The camping out method was recommended to us by our lovely, gentle maternal and child health nurse. It's also one of the government's preferred methods. Here's what they say:
'The idea behind camping out is to help children learn how to settle themselves to sleep, rather than parents feeding, patting or cuddling them to sleep.
- Place a bed or chair next to your baby’s cot.
- Lay or sit next to your baby and pat or stroke baby off to sleep.
- When your baby is asleep, you can leave the room.
- When your baby is used to falling asleep like this (usually three nights), sit or lie by the bed until baby falls asleep. Do not touch baby.
- When your baby is used to falling asleep like this (usually another three nights), move your chair or bed away from the cot a short distance (30-40 cm). Remain in the chair or bed until your baby falls asleep.
- Move your bed or chair gradually towards the doorway and out of baby’s room. This could take a period of 1-3 weeks.
- If your baby wakes overnight, return to the chair or bed (at the point you are up to with settling). Stay there until baby goes back to sleep.'
So essentially, you slowly but surely get the baby to settle themselves to sleep but aren't completely denying them your presence and comfort. You don't have to let them cry or scream themselves to sleep. Or sit outside the door crying yourself because they're crying and screaming themselves to sleep.
We made it about halfway out of the room.
Then the baby got sick.
And everything went out the window. He would sleep for 10 minutes then wake and scream and the only way for us all to sleep was to cuddle him to sleep. And it had to be a standing, jiggling cuddle.

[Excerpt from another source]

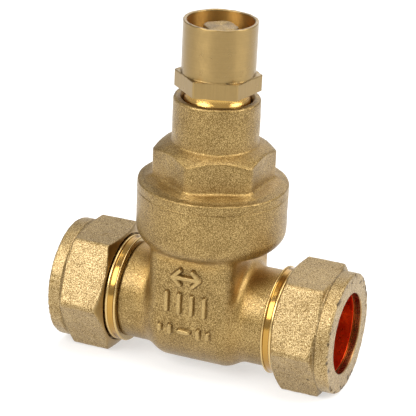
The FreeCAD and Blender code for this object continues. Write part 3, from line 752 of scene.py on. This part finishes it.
def machinedEnd(side):
    # turned ring, thread, mouth cone, pipe socket, pipe stop and waterway in one closed profile
    mouth, e = bodyHigh.x, ends
    ring, groove, thread = e["ring"], e["groove"], e["thread"]
    (first, firstEnd), (second, secondEnd) = e["lips"]
    skinFoot, ringFoot = e["skinEnd"]
    corners = [
        (12.0, e["skin"], 0, 0.0, 1, 4), (skinFoot, e["skin"], 0, 0.0, 1, 2),
        (skinFoot, e["shoulder"], 0, 0.05, 1), (ringFoot, e["shoulder"], 0, 0.05, 1),
        (ringFoot + 0.04, ring - 0.25, 0, 0.1, 1), (first, ring, 0, 0.2, 1),
        (firstEnd, ring, 0, 0.14, 1), (firstEnd + 0.14, groove, 0, 0.12, 1),
        (second - 0.14, groove, 0, 0.12, 1), (second, ring, 0, 0.14, 1),
        (secondEnd, ring, 0, 0.14, 1), (secondEnd + 0.14, groove, 0, 0.12, 1, 2),
        (e["ringEnd"], groove, 0, 0.12, 1, 2), (e["ringEnd"] + 0.1, e["undercut"], 0, 0.08, 1, 2),
        (e["threadStart"], e["undercut"], 0, 0.05, 1), (e["threadStart"] + 0.2, thread, 0, 0.05, 1),
        (mouth - 0.6, thread, 0, 0.05, 1), (mouth, thread - 0.4, 0, 0.1, 1, 2),
        (mouth, e["mouth"], 0, 0.1, 1, 3), (mouth - e["mouthDepth"], e["socket"], 0, 0.1, 1, 5),
        (e["pipeStop"], e["socket"], 0, 0.05, 1, 2), (e["pipeStop"], e["waterway"], 0, 0.15, 1, 5),
        (e["seat"], e["waterway"], 0, 0.1, 1, 3), (e["seat"], e["skin"], 0, 0.0, 1, 6)]
    rows = densePath(corners, e["step"])
    along, radius, _, polish = stations(rows)
    angle = aroundAngles(e["columns"])
    wind = np.cos(2 * math.pi * (along / e["pitch"] - angle / (2 * math.pi)))
    threaded = np.abs(radius - thread) < 0.001
    out = radius + np.where(threaded, e["threadHeight"] * wind - 0.02, 0)
    points = roundAxis(along, out, angle, "x" if side > 0 else "-x")
    zero = np.zeros(out.shape)
    # painted reflection tints the groove between the lips a deep gold, and painted shade gathers where
    # the ring meets the stub
    between = (along > first - 0.1) * (along < secondEnd + 0.06)
    fresh = np.clip((ring - 0.03 - radius) / 0.2, 0, 1) * between
    shade = 0.35 * np.exp(-((along - cast["stubEnd"]) / 0.07) ** 2) * (radius < ring - 0.12)
    piece("bodyEndRight" if side > 0 else "bodyEndLeft", points,
          gridFaces(*out.shape), endBrass, "valve_body", (),
          {"polish": zero + polish, "grime": zero + shade, "fresh": zero + fresh})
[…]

We eventually got him back into his bed to fall asleep but we couldn't leave his side. He would only fall asleep if we were leaning into his cot, crowding over him, but he hated to be stroked or patted. Some nights I spent 40, 50, 60 minutes tucking in his sheets and blankets over and over again, crooning an off-key 'Greensleeves' until it was a buzz inside my mouth. Some nights I could lean with one arm through the bars and one arm over the side of the cot in such a way that neither limb went numb.
But if you left too early, if you made for a premature evacuation, he would scream. If the floorboard creaked, it'd pull him back awake like our own nightingale floor. If the kitchen light threw a too-bright streak across the wall when you opened the door, he would stir and whimper.
It was exhausting. So exhausting, one night I just lay down on the spare bed in his room and shh-ed occasionally. And he fell asleep. I crept from the room.
The next night, I lay straight down, stretched out and listened to him breathing for 20 minutes. When it was deep and even, I left. The floor creaked and my knee cracked and still he slept on. Not a single shh had passed my lips.
Some nights it takes ten minutes and some nights it takes much, much longer. He doesn't cry. He just breathes, rolls around, pulls at his sheets, giggles or chatters. Most nights it is just breathing. Then there is a little sigh, like the last vestiges of wakefulness leaving him. The sign of his surrender into sleep.
Surrendering myself has been much harder. The hour mark is about all I can take before my patience thins and snaps. This is usually the point in those few (but still too many) times where I've yelled or flung myself out the door and left him crying in my wake. Instead of growing ever more frustrated the longer he took, I was trying to take the time to breathe him in, to meditate, to mull over whatever issue is at the front of my mind, but it wasn't working. I am not a person who meditates. It makes me twitchy and irritable rather than serene.
I found my own solution, though - under a blanket to hide the glow of my mobile phone, playing endless games of Freecell. It is not my finest parenting by any means but it works. I haven't yelled at him in the dark of that room since. I haven't cried or wailed in frustration and neither has he. It also means I've got an 88% win rate - at Freecell, that is.
Lovely Husband has also taken on some of the sleepy time parenting. When he is home early enough, I give him the option of bath or bed and he chooses bed, almost every time. We've both fallen asleep in there.
Last night, Lovely Husband came out of the boy's room and suggested we start leaving earlier, while he's still awake. This of course, filled me with dread. Change, I fear change. Or at least I fear changing up the thing that works, sorta.
Tonight, Lovely Husband lay the boy down in his cot, sat on the bed for a minute or two and then informed him that he was leaving and would be back in five minutes to check on him. Not a peep. Five minutes later, fast asleep.
Tomorrow, who knows?
*That photo has nothing to do with sleep or sleep training. He's stabbing a knife into a jar of lemon and lime curd. Maybe I'm just showing off more of my awesome parenting skillz. Or maybe it's illustrative of how frustrated I was feeling when it was taking so long for him to fall asleep. Meh. I just think it's an awesome picture.